Bob Dylan Sells His Songs To Universal Losing All Rights To His Catalog

Bob Dylan Sells His Songs To Universals Tp Do What They Want With Them

Photo: Unknown author, CC BY 2.0 <>, via Wikimedia Commons

Bob Dylan, the voice of protest, the brilliant songwriter and probably the most respected artist in popular music history has sold away the rights to his songs to cooperate America. Sounds pretty bad huh? Well, for some it is. If this would have happened twenty years ago it would have been met with a stunning response from critics and fans. However, times have changed dramatically on so many levels in the past twenty to forty years. A move like this is no longer stunning, it’s rather accepted.

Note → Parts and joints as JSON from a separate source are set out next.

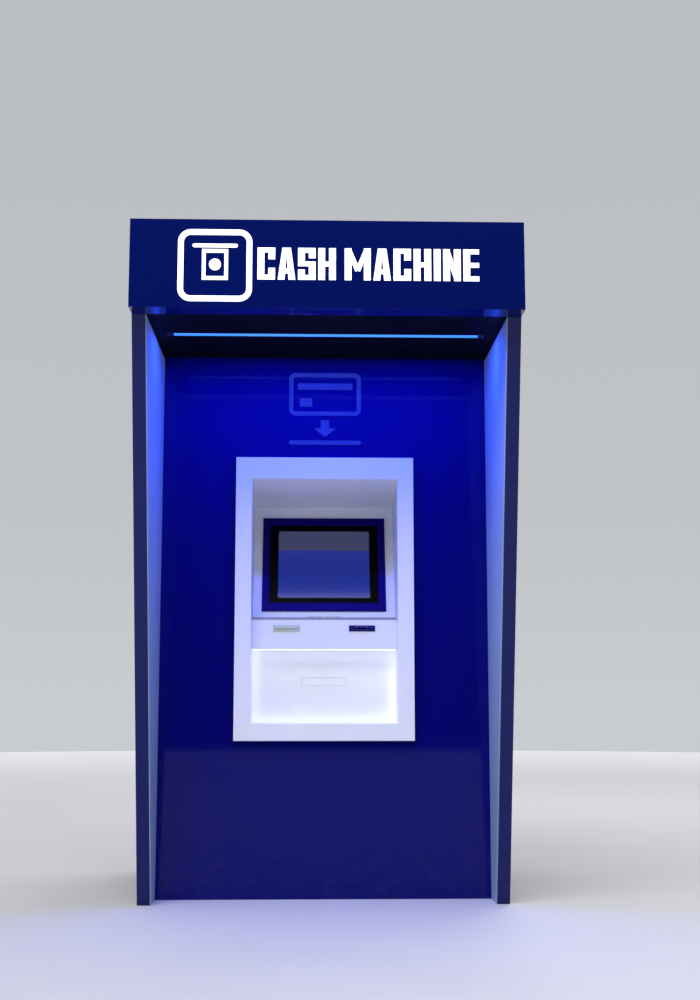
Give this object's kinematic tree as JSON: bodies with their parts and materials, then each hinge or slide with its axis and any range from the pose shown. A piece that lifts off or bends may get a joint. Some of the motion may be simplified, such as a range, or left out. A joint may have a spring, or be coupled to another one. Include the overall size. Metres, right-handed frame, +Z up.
{
  "type": "atm machine",
  "caption": "Walk-up cash machine: a screen, keypad and card slot recessed in a tall blue canopy housing with side fins, a lit header, a safe inside and a rear service door.",
  "frame": {"origin": "on the floor at the middle of the footprint", "axes": "+Z up, the customer stands on the -Y side, +X is the customer's right"},
  "size_m": [1.4, 1.7, 2.449],
  "materials": {
    "navy_paint": "glossy navy lacquer on folded steel sheet",
    "white_lining": "satin white powder coat",
    "fascia_white": "fine satin white powder coat",
    "black_soffit": "gloss black sheet",
    "anodised_channel": "anodised extrusion",
    "light_strip": "lit blue opal strip",
    "opal_letters": "lit white opal acrylic",
    "blue_acrylic": "flat cut acrylic",
    "plinth_coat": "black chassis coat",
    "galvanised": "galvanised steel",
    "roof_coat": "lacquered roof sheet",
    "screen_frame_blue": "gloss blue moulding",
    "black_gloss": "gloss black moulding",
    "display_glass": "display behind coated glass",
    "shelf_grey": "textured grey plate",
    "keypad_steel": "brushed stainless",
    "key_steel": "satin stainless key",
    "reader_plastic": "dark blue moulding",
    "printer_plastic": "grey-green moulding",
    "paper": "thermal paper",
    "safe_grey": "hammer-finish safe paint",
    "bright_steel": "ground steel",
    "chrome_handle": "satin chrome",
    "cassette_plastic": "moulded cassette plastic",
    "fan_plastic": "moulded fan plastic",
    "computer_case": "black coated steel case"
  },
  "bodies": {
    "housing": {"plinth": "plinth_coat", "floor_pan": "galvanised", "side_panel_left": "navy_paint", "side_panel_right": "navy_paint", "side_liner_left": "white_lining", "side_liner_right": "white_lining", "front_wall": "navy_paint", "roof_panel": "roof_coat", "header_box": "navy_paint", "header_face": "navy_paint", "sign_letters": "opal_letters", "soffit_panel": "black_soffit", "soffit_light_channel": "anodised_channel", "soffit_light_diffuser": "light_strip", "wall_sign": "blue_acrylic", "rear_frame": "galvanised", "rear_hinge_lower": "bright_steel", "fascia_surround": "fascia_white", "recess_liner": "fascia_white", "screen_panel": "fascia_white", "screen_frame": "screen_frame_blue", "screen_bezel": "black_gloss", "display_module": "display_glass", "shelf_console": "fascia_white", "keypad_shelf": "shelf_grey", "pinpad_housing": "keypad_steel", "card_reader": "reader_plastic", "receipt_printer": "printer_plastic", "lower_panel": "fascia_white", "safe_body": "safe_grey", "cash_dispenser": "galvanised", "pc_core": "computer_case", "atm_chassis": "galvanised"},
    "rear_door": {"rear_door": "navy_paint", "rear_hinge_upper": "bright_steel", "vent_fan_housing": "fan_plastic"},
    "rear_door_handle": {"rear_door_handle": "chrome_handle"},
    "vent_fan_rotor": {"vent_fan_rotor": "fan_plastic"},
    "safe_door": {"safe_door": "safe_grey"},
    "safe_handle": {"safe_handle": "chrome_handle"},
    "safe_bolts": {"safe_bolts": "bright_steel"},
    "cash_cassettes": {"cash_cassettes": "cassette_plastic"},
    "cash_shutter": {"cash_shutter": "fascia_white"},
    "paper_roll": {"paper_roll": "paper"},
    "key_01": {"key_01": "key_steel"},
    "key_02": {"key_02": "key_steel"},
    "key_03": {"key_03": "key_steel"},
    "key_04": {"key_04": "key_steel"},
    "key_05": {"key_05": "key_steel"},
    "key_06": {"key_06": "key_steel"},
    "key_07": {"key_07": "key_steel"},
    "key_08": {"key_08": "key_steel"},
    "key_09": {"key_09": "key_steel"},
    "key_10": {"key_10": "key_steel"},
    "key_11": {"key_11": "key_steel"},
    "key_12": {"key_12": "key_steel"},
    "key_13": {"key_13": "key_steel"},
    "key_14": {"key_14": "key_steel"},
    "key_15": {"key_15": "key_steel"},
    "key_16": {"key_16": "key_steel"}
  },
  "joints": [
    {"name": "rear_door_hinge", "type": "hinge", "parent": "housing", "child": "rear_door", "pos_m": [-0.638, 0.818, 1.105], "axis": [0, 0, 1], "range_deg": [0, 100]},
    {"name": "rear_handle_turn", "type": "hinge", "parent": "rear_door", "child": "rear_door_handle", "pos_m": [0.56, 0.818, 1.05], "axis": [0, 1, 0], "range_deg": [0, 90]},
    {"name": "vent_fan_spin", "type": "hinge", "parent": "rear_door", "child": "vent_fan_rotor", "pos_m": [0, 0.804, 1.86], "axis": [0, 1, 0], "continuous": true},
    {"name": "safe_door_hinge", "type": "hinge", "parent": "housing", "child": "safe_door", "pos_m": [-0.31, 0.723, 0.243], "axis": [0, 0, 1], "range_deg": [0, 100]},
    {"name": "safe_handle_turn", "type": "hinge", "parent": "safe_door", "child": "safe_handle", "pos_m": [0.15, 0.723, 0.6], "axis": [0, 1, 0], "range_deg": [0, 90]},
    {"name": "safe_bolt_throw", "type": "slide", "parent": "safe_door", "child": "safe_bolts", "axis": [1, 0, 0], "range_m": [0, 0.018]},
    {"name": "cassette_slide", "type": "slide", "parent": "housing", "child": "cash_cassettes", "axis": [0, 1, 0], "range_m": [0, 0.32]},
    {"name": "cash_shutter_swing", "type": "hinge", "parent": "housing", "child": "cash_shutter", "pos_m": [0, 0.06, 0.818], "axis": [-1, 0, 0], "range_deg": [0, 85]},
    {"name": "paper_roll_spin", "type": "hinge", "parent": "housing", "child": "paper_roll", "pos_m": [-0.151, 0.16, 0.993], "axis": [1, 0, 0], "continuous": true},
    {"name": "key_01_press", "type": "slide", "parent": "housing", "child": "key_01", "axis": [0, 0, -1], "range_m": [0, 0.0025], "stiffness_N_per_m": 600, "springref_m": -0.001},
    {"name": "key_02_press", "type": "slide", "parent": "housing", "child": "key_02", "axis": [0, 0, -1], "range_m": [0, 0.0025], "stiffness_N_per_m": 600, "springref_m": -0.001},
    {"name": "key_03_press", "type": "slide", "parent": "housing", "child": "key_03", "axis": [0, 0, -1], "range_m": [0, 0.0025], "stiffness_N_per_m": 600, "springref_m": -0.001},
    {"name": "key_04_press", "type": "slide", "parent": "housing", "child": "key_04", "axis": [0, 0, -1], "range_m": [0, 0.0025], "stiffness_N_per_m": 600, "springref_m": -0.001},
    {"name": "key_05_press", "type": "slide", "parent": "housing", "child": "key_05", "axis": [0, 0, -1], "range_m": [0, 0.0025], "stiffness_N_per_m": 600, "springref_m": -0.001},
    {"name": "key_06_press", "type": "slide", "parent": "housing", "child": "key_06", "axis": [0, 0, -1], "range_m": [0, 0.0025], "stiffness_N_per_m": 600, "springref_m": -0.001},
    {"name": "key_07_press", "type": "slide", "parent": "housing", "child": "key_07", "axis": [0, 0, -1], "range_m": [0, 0.0025], "stiffness_N_per_m": 600, "springref_m": -0.001},
    {"name": "key_08_press", "type": "slide", "parent": "housing", "child": "key_08", "axis": [0, 0, -1], "range_m": [0, 0.0025], "stiffness_N_per_m": 600, "springref_m": -0.001},
    {"name": "key_09_press", "type": "slide", "parent": "housing", "child": "key_09", "axis": [0, 0, -1], "range_m": [0, 0.0025], "stiffness_N_per_m": 600, "springref_m": -0.001},
    {"name": "key_10_press", "type": "slide", "parent": "housing", "child": "key_10", "axis": [0, 0, -1], "range_m": [0, 0.0025], "stiffness_N_per_m": 600, "springref_m": -0.001},
    {"name": "key_11_press", "type": "slide", "parent": "housing", "child": "key_11", "axis": [0, 0, -1], "range_m": [0, 0.0025], "stiffness_N_per_m": 600, "springref_m": -0.001},
    {"name": "key_12_press", "type": "slide", "parent": "housing", "child": "key_12", "axis": [0, 0, -1], "range_m": [0, 0.0025], "stiffness_N_per_m": 600, "springref_m": -0.001},
    {"name": "key_13_press", "type": "slide", "parent": "housing", "child": "key_13", "axis": [0, 0, -1], "range_m": [0, 0.0025], "stiffness_N_per_m": 600, "springref_m": -0.001},
    {"name": "key_14_press", "type": "slide", "parent": "housing", "child": "key_14", "axis": [0, 0, -1], "range_m": [0, 0.0025], "stiffness_N_per_m": 600, "springref_m": -0.001},
    {"name": "key_15_press", "type": "slide", "parent": "housing", "child": "key_15", "axis": [0, 0, -1], "range_m": [0, 0.0025], "stiffness_N_per_m": 600, "springref_m": -0.001},
    {"name": "key_16_press", "type": "slide", "parent": "housing", "child": "key_16", "axis": [0, 0, -1], "range_m": [0, 0.0025], "stiffness_N_per_m": 600, "springref_m": -0.001}
  ],
  "couplings": [
    {"joint": "safe_door_hinge", "follows": "rear_door_hinge", "ratio": 1},
    {"joint": "cassette_slide", "follows": "rear_door_hinge", "m_per_rad": 0.18},
    {"joint": "safe_bolt_throw", "follows": "safe_handle_turn", "m_per_rad": 0.011458}
  ]
}
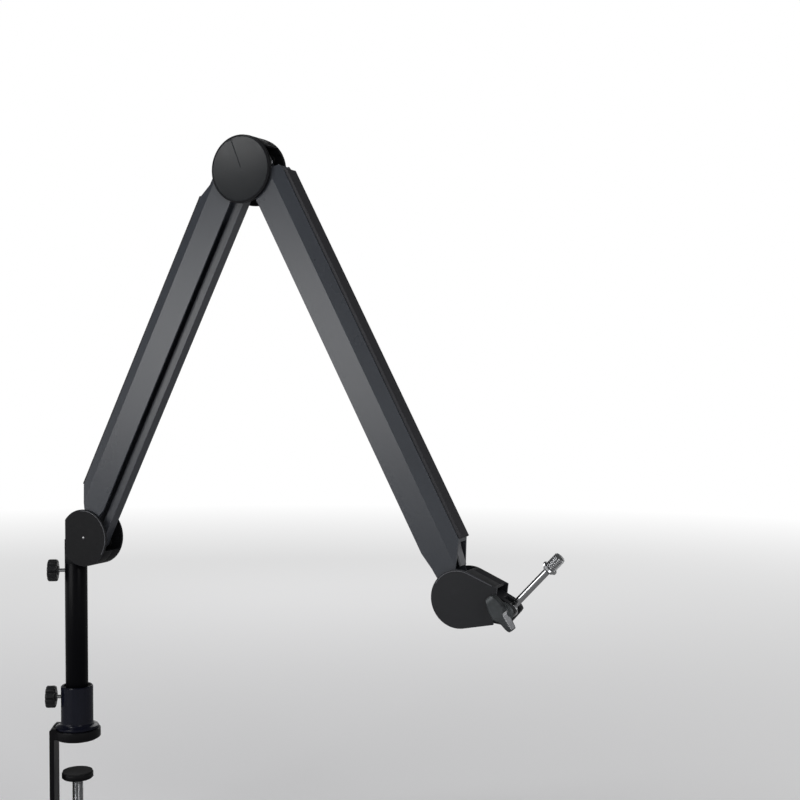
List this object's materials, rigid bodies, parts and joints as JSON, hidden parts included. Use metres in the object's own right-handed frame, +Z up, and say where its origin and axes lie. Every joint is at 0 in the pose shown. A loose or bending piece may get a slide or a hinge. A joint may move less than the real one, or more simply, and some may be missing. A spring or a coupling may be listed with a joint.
{
  "type": "microphone boom arm",
  "caption": "Desk-clamped microphone boom arm: a short post, two covered parallelogram arms that keep a tilting threaded rod level, and thumbscrews that lock the swivels.",
  "frame": {"origin": "centre of the upper jaw pad's underside, on the post's axis, where the desk's top meets it", "axes": "+Z up along the post; the arms lie in the XZ plane and reach towards +X; every arm hinge is along Y"},
  "size_m": [0.4913, 0.0602, 0.6477],
  "materials": {
    "cover_paint": "satin black powder coat with a cool sheen",
    "link_paint": "satin black powder coat",
    "black_shell": "fine-grained moulded black",
    "black_strip": "soft black extrusion",
    "post_paint": "black powder coat",
    "socket_paint": "blue-black satin enamel",
    "clamp_paint": "black powder coat",
    "knob_plastic": "moulded dark grey",
    "wing_metal": "grey zinc casting",
    "pad_rubber": "black rubber",
    "bracket_steel": "black-oxide steel sheet",
    "spring_steel": "drawn spring wire",
    "spacer_nylon": "white nylon",
    "bright_steel": "bright nickel plate"
  },
  "bodies": {
    "clamp": {"clamp_frame": "clamp_paint", "jaw_pad": "pad_rubber", "mast_socket": "socket_paint", "socket_screws": "bright_steel", "collar_liner": "black_strip"},
    "lower_thumbscrew": {"lower_knob": "knob_plastic", "lower_stud": "bright_steel"},
    "clamp_foot": {"foot_plate": "clamp_paint", "foot_pad": "pad_rubber"},
    "clamp_screw": {"clamp_screw": "bright_steel", "turning_bar": "bright_steel", "bar_caps": "black_strip"},
    "mast": {"mast_tube": "post_paint", "mast_plug": "black_strip"},
    "upper_thumbscrew": {"upper_knob": "knob_plastic", "upper_stud": "bright_steel"},
    "base_yoke": {"yoke_spigot": "black_shell", "spigot_pin": "bright_steel", "yoke_bracket": "bracket_steel", "yoke_near_shell": "black_shell", "yoke_far_shell": "black_shell", "yoke_pivot": "bright_steel", "yoke_link_pin": "bright_steel", "yoke_spacers": "spacer_nylon", "yoke_spring_pin": "bright_steel"},
    "lower_arm": {"lower_cover": "cover_paint", "lower_cable_strip": "black_strip", "lower_spring_post": "bright_steel", "lower_springs": "spring_steel"},
    "lower_link": {"lower_link": "link_paint"},
    "elbow": {"elbow_near_cover": "black_shell", "elbow_far_cover": "black_shell", "elbow_plates": "bracket_steel", "elbow_studs": "bright_steel", "elbow_link_pins": "bright_steel", "elbow_spacers": "spacer_nylon", "elbow_spring_pin": "bright_steel", "elbow_screws": "bright_steel"},
    "upper_arm": {"upper_cover": "cover_paint", "upper_cable_strip": "black_strip", "upper_spring_post": "bright_steel", "upper_springs": "spring_steel", "cable_guide": "bright_steel"},
    "upper_link": {"upper_link": "link_paint"},
    "head": {"head_near_shell": "black_shell", "head_far_shell": "black_shell", "head_plates": "bracket_steel", "head_studs": "bright_steel", "head_link_pin": "bright_steel", "head_spacers": "spacer_nylon", "head_screws": "bright_steel", "swivel_fork": "black_shell", "fork_screws": "bright_steel", "clamp_bolt": "bright_steel", "swivel_washers": "bright_steel"},
    "mic_swivel": {"swivel_rod": "bright_steel", "thread_fitting": "bright_steel"},
    "lock_ring": {"lock_ring": "bright_steel"},
    "wing_knob": {"wing_knob": "wing_metal"}
  },
  "joints": [
    {"name": "clamp_travel", "type": "slide", "parent": "clamp", "child": "clamp_foot", "axis": [0, 0, 1], "range_m": [-0.028, 0.024]},
    {"name": "clamp_turn", "type": "hinge", "parent": "clamp_foot", "child": "clamp_screw", "pos_m": [0, 0, -0.06], "axis": [0, 0, 1], "range_deg": [-6725, 5765]},
    {"name": "lower_thumb_turn", "type": "hinge", "parent": "clamp", "child": "lower_thumbscrew", "pos_m": [0, 0, 0.038], "axis": [-0.848, -0.5299, 0], "range_deg": [-20, 720]},
    {"name": "mast_turn", "type": "hinge", "parent": "clamp", "child": "mast", "pos_m": [0, 0, 0.03], "axis": [0, 0, 1], "continuous": true},
    {"name": "upper_thumb_turn", "type": "hinge", "parent": "mast", "child": "upper_thumbscrew", "pos_m": [0, 0, 0.153], "axis": [-0.848, -0.5299, 0], "range_deg": [-20, 720]},
    {"name": "arm_swivel", "type": "hinge", "parent": "mast", "child": "base_yoke", "pos_m": [0, 0, 0.14], "axis": [0, 0, 1], "range_deg": [-60, 125]},
    {"name": "lower_arm_pitch", "type": "hinge", "parent": "base_yoke", "child": "lower_arm", "pos_m": [0.0183, 0, 0.1846], "axis": [0, -1, 0], "range_deg": [-60, 20], "deforming": ["lower_springs"]},
    {"name": "lower_link_turn", "type": "hinge", "parent": "base_yoke", "child": "lower_link", "pos_m": [0.02944, 0, 0.17893], "axis": [0, -1, 0], "range_deg": [-60.5, 20.5]},
    {"name": "elbow_turn", "type": "hinge", "parent": "lower_arm", "child": "elbow", "pos_m": [0.18083, 0, 0.50358], "axis": [0, -1, 0], "range_deg": [-20.5, 60.5]},
    {"name": "upper_arm_pitch", "type": "hinge", "parent": "elbow", "child": "upper_arm", "pos_m": [0.1951, 0, 0.50602], "axis": [0, -1, 0], "range_deg": [-8, 62], "deforming": ["upper_springs"]},
    {"name": "upper_link_turn", "type": "hinge", "parent": "elbow", "child": "upper_link", "pos_m": [0.19815, 0, 0.49031], "axis": [0, -1, 0], "range_deg": [-8.5, 62.5]},
    {"name": "head_turn", "type": "hinge", "parent": "upper_arm", "child": "head", "pos_m": [0.38007, 0, 0.15814], "axis": [0, -1, 0], "range_deg": [-62.5, 8.5]},
    {"name": "mic_tilt", "type": "hinge", "parent": "head", "child": "mic_swivel", "pos_m": [0.41969, 0, 0.15207], "axis": [0, -1, 0], "range_deg": [-115, 45]},
    {"name": "wing_turn", "type": "hinge", "parent": "head", "child": "wing_knob", "pos_m": [0.41969, 0, 0.15207], "axis": [0, -1, 0], "range_deg": [-20, 720]},
    {"name": "lock_ring_turn", "type": "hinge", "parent": "mic_swivel", "child": "lock_ring", "pos_m": [0.45173, 0, 0.18618], "axis": [0.6845, 0, 0.729], "range_deg": [-360, 360]}
  ],
  "couplings": [
    {"joint": "clamp_turn", "follows": "clamp_travel", "rad_per_m": 4188.8},
    {"joint": "lower_link_turn", "follows": "lower_arm_pitch", "ratio": 1},
    {"joint": "elbow_turn", "follows": "lower_arm_pitch", "ratio": -1},
    {"joint": "upper_link_turn", "follows": "upper_arm_pitch", "ratio": 1},
    {"joint": "head_turn", "follows": "upper_arm_pitch", "ratio": -1}
  ]
}
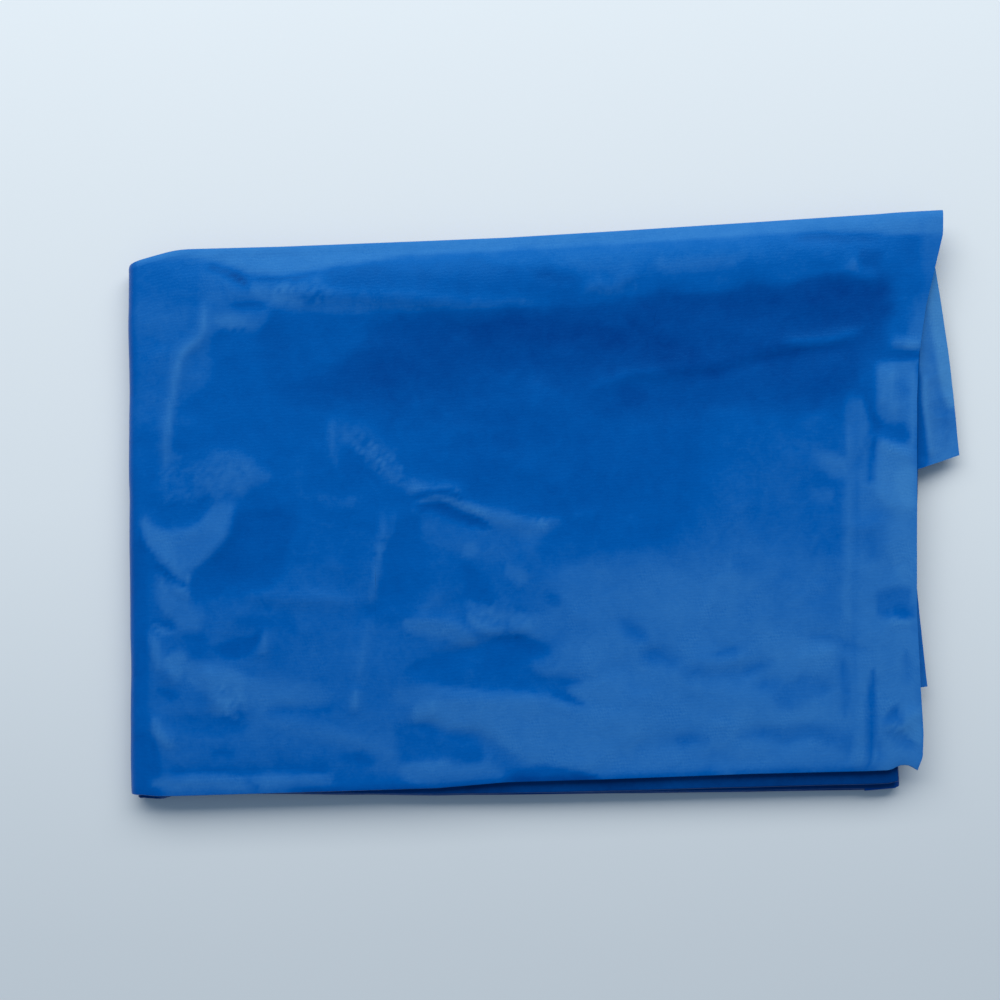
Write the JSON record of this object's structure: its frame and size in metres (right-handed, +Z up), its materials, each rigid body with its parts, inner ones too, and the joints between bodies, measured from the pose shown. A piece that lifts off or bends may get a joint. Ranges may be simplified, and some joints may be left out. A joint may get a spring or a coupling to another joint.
{
  "type": "folded pvc apron",
  "caption": "Plain blue waterproof bib apron of thin embossed film, folded flat into a layered rectangular packet with a loose corner of the bib showing.",
  "frame": {"origin": "under the middle of the packet's outline, on the surface that it lies on", "axes": "+Z up, through the packet's thickness; +X along its length, towards the loose ends; +Y towards the book folds"},
  "size_m": [0.3207, 0.2256, 0.012],
  "materials": {
    "skirt_film": "semi-gloss PVC film with a fine embossed grain and soft creases",
    "bib_film": "the same film in one or two layers, a little see-through and paler",
    "back_film": "the same film in one or two layers, a little see-through and paler",
    "inner_film": "the same film, seen only as stacked folds at the packet's edges"
  },
  "bodies": {
    "root": {"outer_sheet": "skirt_film", "bib_end": "bib_film", "back_skirt_end": "back_film", "hidden_layers": "inner_film"}
  },
  "joints": []
}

Even in a year like 2020 which has pretty much repeated so many issues of the 1960s on a entire new level, the news that Bob Dylan has sold the rights to his songs away to the Universal Music Publishing Group is pretty much not news at all to most music fans under 40. Yet, it is big news to us here at because in the end we are music fans first and Bob Dylan’s music has meant the world to us. Th last thing we want to see is the song “Blowin’ In The Wind,” being used to promote The Weather Channel.

It is important to note that Bob Dylan’s deal to sell the publishing rights to his  entire catalog of songs he has written to Universal Music Publishing does not include the rights to his sound recordings, meaning Dylan’s classic records. If Universal wants to license the the song “Highway 61 Revisited,” to a company selling legal marijuana, it can only sell the song to be recorded by someone else. Universal can’t use Bob Dylan’s original recording. Of course, we know they will probably record a sound a like. Hopefully Universal Music Publishing will be respectful with the way they utilize Bob Dylan’s catalog. Universal Music executive Lucian Grainge called Bob Dylan one of the greatest practitioners of the art of songwriting. If Bob Dylan’s music and legacy is held in such high esteem by Universal (which obviously it is or they would not have spent the reported three hundred million dollars to buy the catalog) they would be smart to be very careful in which the way they license his songs. Music fans who respect the art can be very vocal when a beloved song is sold to sell cars or computers. And speaking of computers, Bob Dylan took a lot of flack when he appeared in those IBM commercials a few years ago. And of course there was the Victoria Secret campaign which really had us scratching our heads.

There was a time when we really got on artists when they sold their songs for commercials. Rock stars have been doing it for years. Some more than others and some not at all. It kills me to hears Elton John’s legendary song “Rocket Man,” being changed to Rakuten to sell retail goods. In recent years, the change in technology and the way people acquire music has ended the cashflow for many songwriters. Nobody buys music anymore. Think of all the record stores that have closed down in the past 20 years. Even huge chains like Tower Records have gone away with what now seems to be like a long time ago. Streaming giants like Spotify and Apple music pay artists very little in royalties. I know major artists who make a tenth of a penny on every download of their songs.  In the past ten years, musical artists have depended on touring to make money. However, the Covid-19 nightmare has even taken that away from musical artists.

Does Bob Dylan need the money? Well we don’t know anything about his finances and of course its none of our business. Yet his songs are. They are all a big part of our lives, at least for those of us who grew up in the 1960s and 70s. Great art should be remembered as great art, not art used to sell hamburgers or beer. All we can hope is that Universal utilizes Bob Dylan’s songs in a respectful manner. Yet, they did supposedly pay 300 million for his catalog, so they are not just going to park them in the corner. They are going to use those songs to make money. Be prepared to hear some cringe worthy commercials using songs that have defined the American landscape of history over the past sixty years.